Wednesday, 14 January 2015
Strange Foods at the Feast
“What do you mean by ‘feasting on Christ’?” That’s a question I’m getting a lot these days.
I have to admit, the title of this blog sounds a little strange. Esoteric at best. Cannibalistic at worst. At least it seems to be a feast spread with some very strange food. And if you’re like me, strange food is not what you automatically turn to when you’re hungry.
Some years ago my husband and I were invited to join friends at a Riverdance concert. They had fabulous tickets, so close we could watch their feet fly and feel the stage shake under their thundering precision. It turned out we were not only being treated to the show, but also to dinner beforehand at a place billed “Best New Restaurant in San Francisco” for that year. It was going to be a great night.
I was starved when I opened my menu so everything looked good to me. But when I read the descriptions nothing sounded good. In fact nothing sounded familiar. A steak dish was explained in words I didn’t even know. If their strategy was to pique my appetite, it wasn’t working!
I looked up and was met by puzzled glances from the other members of our party. About then my husband returned to the table. “I just saw the Best New Restaurant award in the hallway. This place is vegan.”
With apologies to my vegan friends, we ate, but we didn’t feast. I was still kind of hungry when I left.
The same thing is true spiritually. I’m always feeding on something, and that something soon begins to taste familiar. The familiar then turns around and conditions my appetite for future feedings. For example, I find myself
- feeding on compliments –do they like me? what did they say about me?
- feeding on controversy–following a fight on talk radio or in the blog world
- feeding on what’s trending–trying to stay up to date on media, clothes, ideas
- feeding on busyness–productivity, activity, or whatever makes me feel alive
In all of these I find I’m really feeding on myself. My bottom line question is “how am I doing?” Or “Am I in the loop? Who knows me? Who likes me? Am I wonderful yet?”
My portable devices support this habit. I pick up my phone to check the time and see this, “So and so @twitter followed you!” Really? That’s amazing! This announcement acts like an appetizer to my feast of self, so I make the rounds–Facebook, twitter, pinterest–looking for more goodies.
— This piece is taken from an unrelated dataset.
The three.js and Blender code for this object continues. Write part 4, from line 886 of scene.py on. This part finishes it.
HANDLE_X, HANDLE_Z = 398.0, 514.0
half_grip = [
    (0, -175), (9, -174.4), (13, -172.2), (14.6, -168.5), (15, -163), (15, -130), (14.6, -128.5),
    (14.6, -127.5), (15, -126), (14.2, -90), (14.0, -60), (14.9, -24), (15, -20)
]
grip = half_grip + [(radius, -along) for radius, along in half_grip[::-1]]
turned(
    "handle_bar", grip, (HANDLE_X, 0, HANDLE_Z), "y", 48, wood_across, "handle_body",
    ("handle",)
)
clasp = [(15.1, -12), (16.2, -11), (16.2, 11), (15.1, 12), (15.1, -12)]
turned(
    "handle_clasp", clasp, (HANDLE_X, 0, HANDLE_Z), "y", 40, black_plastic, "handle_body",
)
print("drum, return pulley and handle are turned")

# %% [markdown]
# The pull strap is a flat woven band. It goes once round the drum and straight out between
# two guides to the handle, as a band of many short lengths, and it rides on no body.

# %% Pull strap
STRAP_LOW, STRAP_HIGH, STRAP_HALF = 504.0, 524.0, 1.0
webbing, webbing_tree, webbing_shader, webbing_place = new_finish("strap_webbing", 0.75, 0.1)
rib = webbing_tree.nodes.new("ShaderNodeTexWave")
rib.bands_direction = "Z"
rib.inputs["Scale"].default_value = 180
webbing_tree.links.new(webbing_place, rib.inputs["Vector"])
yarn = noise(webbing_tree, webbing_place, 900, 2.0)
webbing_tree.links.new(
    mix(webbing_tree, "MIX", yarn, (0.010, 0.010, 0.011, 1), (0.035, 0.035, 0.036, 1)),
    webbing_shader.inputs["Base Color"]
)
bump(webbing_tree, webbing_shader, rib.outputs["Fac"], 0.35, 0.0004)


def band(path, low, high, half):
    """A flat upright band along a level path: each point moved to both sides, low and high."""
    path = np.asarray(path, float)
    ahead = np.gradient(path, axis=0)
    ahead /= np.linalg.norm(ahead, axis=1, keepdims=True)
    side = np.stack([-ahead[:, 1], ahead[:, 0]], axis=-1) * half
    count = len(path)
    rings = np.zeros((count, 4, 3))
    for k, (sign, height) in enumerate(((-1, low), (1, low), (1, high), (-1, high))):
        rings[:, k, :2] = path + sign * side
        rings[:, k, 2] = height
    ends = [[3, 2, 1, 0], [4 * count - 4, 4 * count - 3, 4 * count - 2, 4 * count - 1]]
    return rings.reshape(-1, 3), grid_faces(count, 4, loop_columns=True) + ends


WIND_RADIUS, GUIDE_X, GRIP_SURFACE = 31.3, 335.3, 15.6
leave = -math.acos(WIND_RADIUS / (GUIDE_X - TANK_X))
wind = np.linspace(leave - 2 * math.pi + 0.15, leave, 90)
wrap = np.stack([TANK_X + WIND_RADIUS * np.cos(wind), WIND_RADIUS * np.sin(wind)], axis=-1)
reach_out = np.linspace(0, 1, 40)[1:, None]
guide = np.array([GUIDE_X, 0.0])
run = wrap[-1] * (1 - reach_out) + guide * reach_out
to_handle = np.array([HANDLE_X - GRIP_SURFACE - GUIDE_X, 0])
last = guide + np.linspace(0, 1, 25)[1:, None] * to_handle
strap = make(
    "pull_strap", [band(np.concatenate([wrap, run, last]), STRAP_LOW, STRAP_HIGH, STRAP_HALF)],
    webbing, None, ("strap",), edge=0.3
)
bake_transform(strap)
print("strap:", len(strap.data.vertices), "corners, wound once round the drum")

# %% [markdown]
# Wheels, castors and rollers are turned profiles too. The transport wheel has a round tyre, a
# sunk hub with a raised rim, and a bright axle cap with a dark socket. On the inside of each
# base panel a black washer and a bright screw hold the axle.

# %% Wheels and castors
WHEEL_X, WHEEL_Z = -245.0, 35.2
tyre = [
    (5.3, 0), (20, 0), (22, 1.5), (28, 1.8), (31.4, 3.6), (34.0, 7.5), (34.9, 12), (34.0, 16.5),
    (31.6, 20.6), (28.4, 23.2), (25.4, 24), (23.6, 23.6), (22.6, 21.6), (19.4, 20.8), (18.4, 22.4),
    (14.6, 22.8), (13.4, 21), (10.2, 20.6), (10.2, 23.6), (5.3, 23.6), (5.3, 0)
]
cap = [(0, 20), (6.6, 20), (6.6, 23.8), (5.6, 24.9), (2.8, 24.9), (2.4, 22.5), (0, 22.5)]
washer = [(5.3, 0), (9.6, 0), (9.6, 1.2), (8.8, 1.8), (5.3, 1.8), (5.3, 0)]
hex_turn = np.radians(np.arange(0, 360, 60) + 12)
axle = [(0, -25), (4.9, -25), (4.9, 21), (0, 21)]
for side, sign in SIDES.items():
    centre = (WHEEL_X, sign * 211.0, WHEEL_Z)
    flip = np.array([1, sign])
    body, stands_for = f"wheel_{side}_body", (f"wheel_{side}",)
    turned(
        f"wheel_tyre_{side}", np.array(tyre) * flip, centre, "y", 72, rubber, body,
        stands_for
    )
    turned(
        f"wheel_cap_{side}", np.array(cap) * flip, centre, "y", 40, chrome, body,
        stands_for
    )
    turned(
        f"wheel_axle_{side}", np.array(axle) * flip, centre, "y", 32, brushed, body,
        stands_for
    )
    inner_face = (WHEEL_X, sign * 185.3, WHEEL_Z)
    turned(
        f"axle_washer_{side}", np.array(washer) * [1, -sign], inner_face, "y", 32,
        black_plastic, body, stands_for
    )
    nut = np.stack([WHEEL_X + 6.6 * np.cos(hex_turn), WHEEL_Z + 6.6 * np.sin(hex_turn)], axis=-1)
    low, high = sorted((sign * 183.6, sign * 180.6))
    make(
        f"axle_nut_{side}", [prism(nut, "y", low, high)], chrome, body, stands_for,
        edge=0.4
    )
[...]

The only problem is I’m still hungry when I leave.
There was another meal where another host offered his guests some food. At the last Passover meal that Jesus celebrated with his disciples, he took bread, blessed it, and broke off pieces to hand to each of them,
“Take, eat; this is my body.” Matthew 26:26
Moments later he passed around the traditional cup of Passover wine,
“Drink of it, all of you, for this is my blood of the covenant, which is poured out for many for the forgiveness of sins.” Matthew 26:27-28
With those words he offered them and us better food at a better feast. He offered his perfect life, lived to satisfy the law of love for God and man. He is the bread we’re meant to feed on. His life is my success. And he also offered his coming death, the atoning sacrifice to which every Passover lamb had been pointing. His death is my forgiveness. It’s the clean slate I need everyday.
I’m meant to satisfy my hungry soul again and again with Jesus, who he is and what he has done. But as I walk around this world, texting and tweeting and shopping and crazy busy, I don’t see him. I can’t seem to find him. Where can I go to find him again?
On the day he exited the tomb Jesus made himself known to his disciples in the breaking of the bread and in the Scriptures. That’s where I’ll find him, too. I have to wait until Sunday to see him in the broken bread and the preached word, but I can find him everyday in my Bible.
That’s why I come to my Bible– to feast on Christ. It’s strange food that will become familiar the more I eat it. It’s the food that will change my very appetite. I describe it as:
- Seeing Jesus–a person, not a principle. A person who knows me completely and loves me to death.
- Tasting Grace–the puzzle that God’s goodies are free to me because he paid for them all.
- Hearing Good News–the proclamation that everything I think I need to do to be OK has already been done by him.
I hope that answers your question. See you at the feast.